Reproduce the listing that follows with no differences at all.

◇ ◇ ◇ ◇ ◇ ◇ ◇

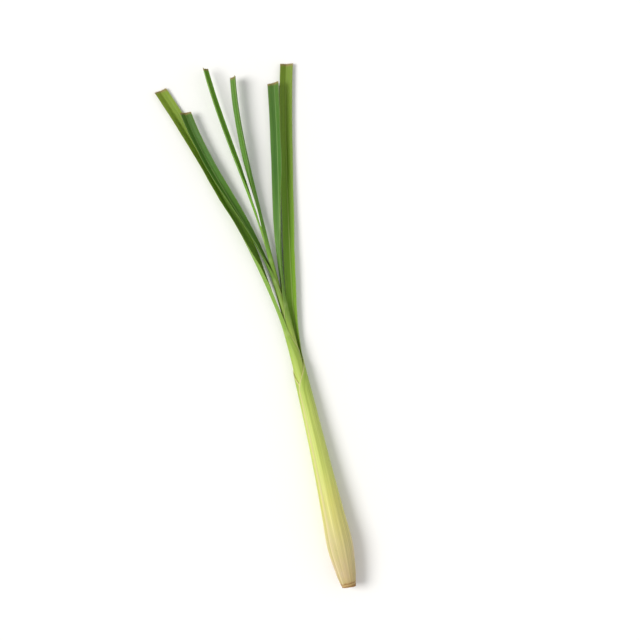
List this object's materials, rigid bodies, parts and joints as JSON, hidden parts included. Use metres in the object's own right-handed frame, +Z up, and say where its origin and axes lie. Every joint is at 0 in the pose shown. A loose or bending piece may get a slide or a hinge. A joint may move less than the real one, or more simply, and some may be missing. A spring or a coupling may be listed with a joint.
{
  "type": "lemongrass stalk",
  "caption": "Cut lemongrass stalk lying down, with a pale bulb at one end and a rolled shank that opens into a fan of long folded green leaf blades cut square at the tips",
  "frame": {"origin": "middle of the bounding box's footprint, on the surface that the stalk lies on", "axes": "+Y along the stalk from the cut stem to the cut blade tips, +X across the fan of blades, +Z up"},
  "size_m": [0.1158, 0.4415, 0.0212],
  "materials": {
    "stem": "raw cut stem, pale tan and fibrous, matt",
    "outer_leaf": "waxy satin leaf: cream and faint lilac at the bulb, yellow-green up the sheath, green along the blade",
    "leaf": "waxy satin leaf: cream low in the roll, fresh green to blue-green along the blade, dried tan at the cut tip",
    "inner_leaf": "waxy satin leaf, younger and a little yellower green, dried tan at the cut tip"
  },
  "bodies": {
    "root": {"stem_base": "stem", "leaf_1": "outer_leaf", "leaf_2": "leaf", "leaf_3": "leaf", "leaf_4": "leaf", "leaf_5": "inner_leaf", "heart_leaf": "inner_leaf"}
  },
  "joints": []
}
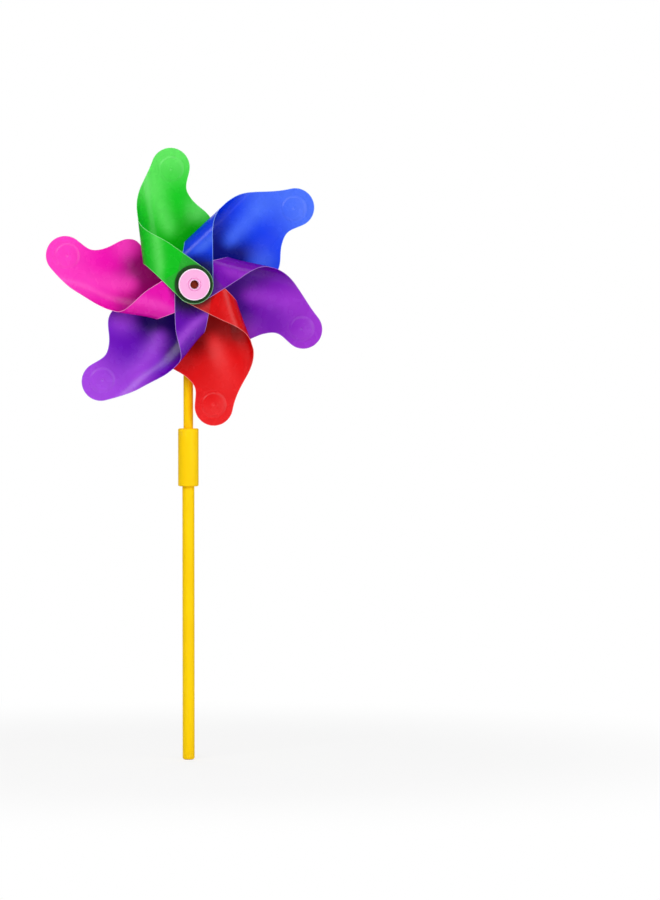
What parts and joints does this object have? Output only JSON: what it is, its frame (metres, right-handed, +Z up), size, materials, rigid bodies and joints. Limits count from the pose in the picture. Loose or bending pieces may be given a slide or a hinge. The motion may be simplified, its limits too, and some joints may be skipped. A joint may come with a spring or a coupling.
{
  "type": "whirligig",
  "caption": "Hand-held wind spinner: bent plastic blades looped round a capped hub that spins on an axle at the top of a two-part plastic pole.",
  "frame": {"origin": "centre of the lower pole's foot, on the pole's axis", "axes": "+Z up along the pole, -Y towards the front of the wheel, +X to the right as seen from the front"},
  "size_m": [0.2302, 0.0472, 0.5066],
  "materials": {
    "yellow_tube": "smooth extruded tube, soft gloss",
    "yellow_moulding": "moulded, soft gloss",
    "deep_yellow_tube": "smooth extruded tube, soft gloss",
    "orange_axle": "moulded",
    "spring_steel": "bright stamped",
    "white_plastic": "moulded",
    "pink_plastic": "moulded, soft gloss",
    "green_sheet": "glossy translucent sheet",
    "blue_sheet": "glossy translucent sheet",
    "purple_sheet": "glossy translucent sheet",
    "red_sheet": "glossy translucent sheet",
    "violet_sheet": "glossy translucent sheet",
    "magenta_sheet": "glossy translucent sheet"
  },
  "bodies": {
    "stick": {"lower_pole": "yellow_tube", "pole_coupler": "yellow_moulding"},
    "head": {"upper_pole": "deep_yellow_tube", "pole_head": "yellow_moulding", "axle": "orange_axle", "retaining_clip": "spring_steel", "rear_bush": "white_plastic"},
    "wheel": {"rear_flange": "pink_plastic", "hub_spool": "white_plastic", "front_cap": "pink_plastic", "blade_green": "green_sheet", "blade_blue": "blue_sheet", "blade_purple": "purple_sheet", "blade_red": "red_sheet", "blade_violet": "violet_sheet", "blade_magenta": "magenta_sheet"}
  },
  "joints": [
    {"name": "pole_pull", "type": "slide", "parent": "stick", "child": "head", "axis": [0, 0, 1], "range_m": [0, 0.021]},
    {"name": "wheel_spin", "type": "hinge", "parent": "head", "child": "wheel", "pos_m": [0, -0.023, 0.394], "axis": [0, -1, 0], "continuous": true}
  ]
}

◇ ◇ ◇ ◇ ◇ ◇ ◇

Completed exercise:
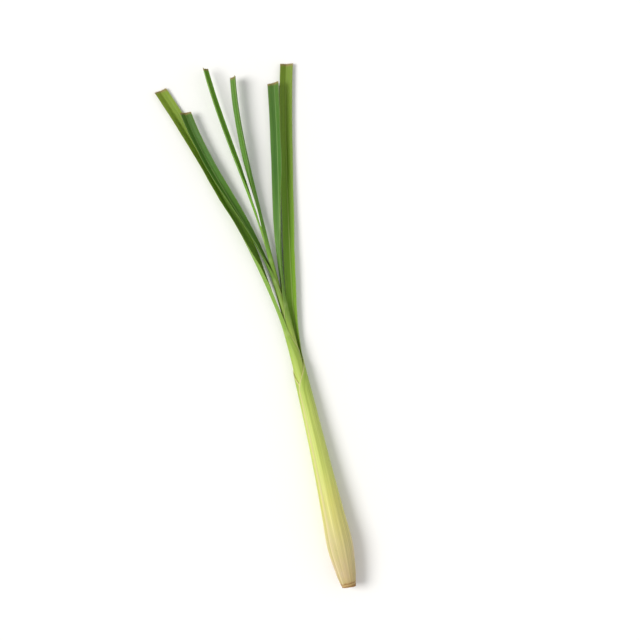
List this object's materials, rigid bodies, parts and joints as JSON, hidden parts included. Use metres in the object's own right-handed frame, +Z up, and say where its origin and axes lie. Every joint is at 0 in the pose shown. A loose or bending piece may get a slide or a hinge. A joint may move less than the real one, or more simply, and some may be missing. A spring or a coupling may be listed with a joint.
{
  "type": "lemongrass stalk",
  "caption": "Cut lemongrass stalk lying down, with a pale bulb at one end and a rolled shank that opens into a fan of long folded green leaf blades cut square at the tips",
  "frame": {"origin": "middle of the bounding box's footprint, on the surface that the stalk lies on", "axes": "+Y along the stalk from the cut stem to the cut blade tips, +X across the fan of blades, +Z up"},
  "size_m": [0.1158, 0.4415, 0.0212],
  "materials": {
    "stem": "raw cut stem, pale tan and fibrous, matt",
    "outer_leaf": "waxy satin leaf: cream and faint lilac at the bulb, yellow-green up the sheath, green along the blade",
    "leaf": "waxy satin leaf: cream low in the roll, fresh green to blue-green along the blade, dried tan at the cut tip",
    "inner_leaf": "waxy satin leaf, younger and a little yellower green, dried tan at the cut tip"
  },
  "bodies": {
    "root": {"stem_base": "stem", "leaf_1": "outer_leaf", "leaf_2": "leaf", "leaf_3": "leaf", "leaf_4": "leaf", "leaf_5": "inner_leaf", "heart_leaf": "inner_leaf"}
  },
  "joints": []
}
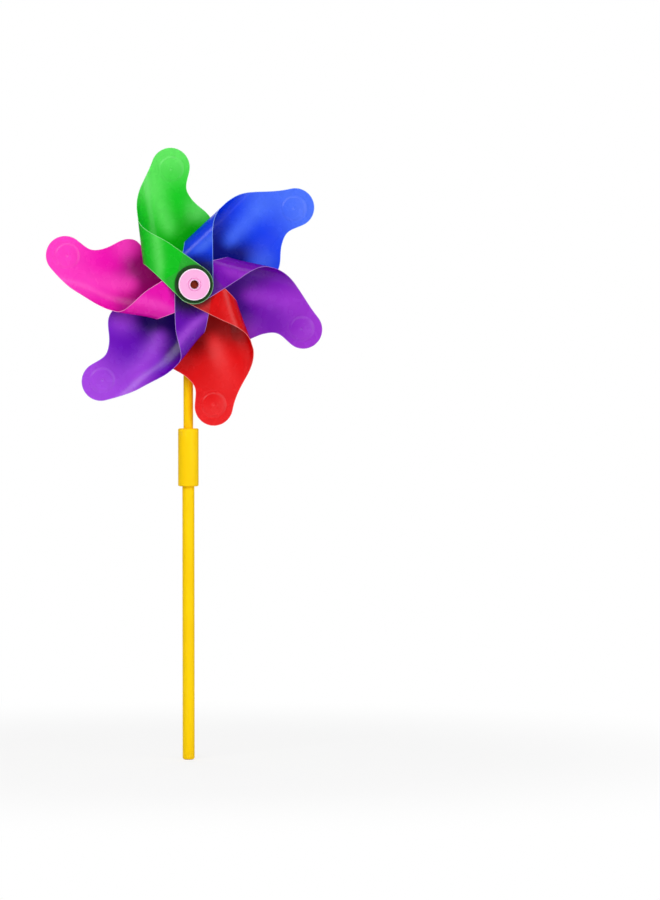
What parts and joints does this object have? Output only JSON: what it is, its frame (metres, right-handed, +Z up), size, materials, rigid bodies and joints. Limits count from the pose in the picture. Loose or bending pieces may be given a slide or a hinge. The motion may be simplified, its limits too, and some joints may be skipped. A joint may come with a spring or a coupling.
{
  "type": "whirligig",
  "caption": "Hand-held wind spinner: bent plastic blades looped round a capped hub that spins on an axle at the top of a two-part plastic pole.",
  "frame": {"origin": "centre of the lower pole's foot, on the pole's axis", "axes": "+Z up along the pole, -Y towards the front of the wheel, +X to the right as seen from the front"},
  "size_m": [0.2302, 0.0472, 0.5066],
  "materials": {
    "yellow_tube": "smooth extruded tube, soft gloss",
    "yellow_moulding": "moulded, soft gloss",
    "deep_yellow_tube": "smooth extruded tube, soft gloss",
    "orange_axle": "moulded",
    "spring_steel": "bright stamped",
    "white_plastic": "moulded",
    "pink_plastic": "moulded, soft gloss",
    "green_sheet": "glossy translucent sheet",
    "blue_sheet": "glossy translucent sheet",
    "purple_sheet": "glossy translucent sheet",
    "red_sheet": "glossy translucent sheet",
    "violet_sheet": "glossy translucent sheet",
    "magenta_sheet": "glossy translucent sheet"
  },
  "bodies": {
    "stick": {"lower_pole": "yellow_tube", "pole_coupler": "yellow_moulding"},
    "head": {"upper_pole": "deep_yellow_tube", "pole_head": "yellow_moulding", "axle": "orange_axle", "retaining_clip": "spring_steel", "rear_bush": "white_plastic"},
    "wheel": {"rear_flange": "pink_plastic", "hub_spool": "white_plastic", "front_cap": "pink_plastic", "blade_green": "green_sheet", "blade_blue": "blue_sheet", "blade_purple": "purple_sheet", "blade_red": "red_sheet", "blade_violet": "violet_sheet", "blade_magenta": "magenta_sheet"}
  },
  "joints": [
    {"name": "pole_pull", "type": "slide", "parent": "stick", "child": "head", "axis": [0, 0, 1], "range_m": [0, 0.021]},
    {"name": "wheel_spin", "type": "hinge", "parent": "head", "child": "wheel", "pos_m": [0, -0.023, 0.394], "axis": [0, -1, 0], "continuous": true}
  ]
}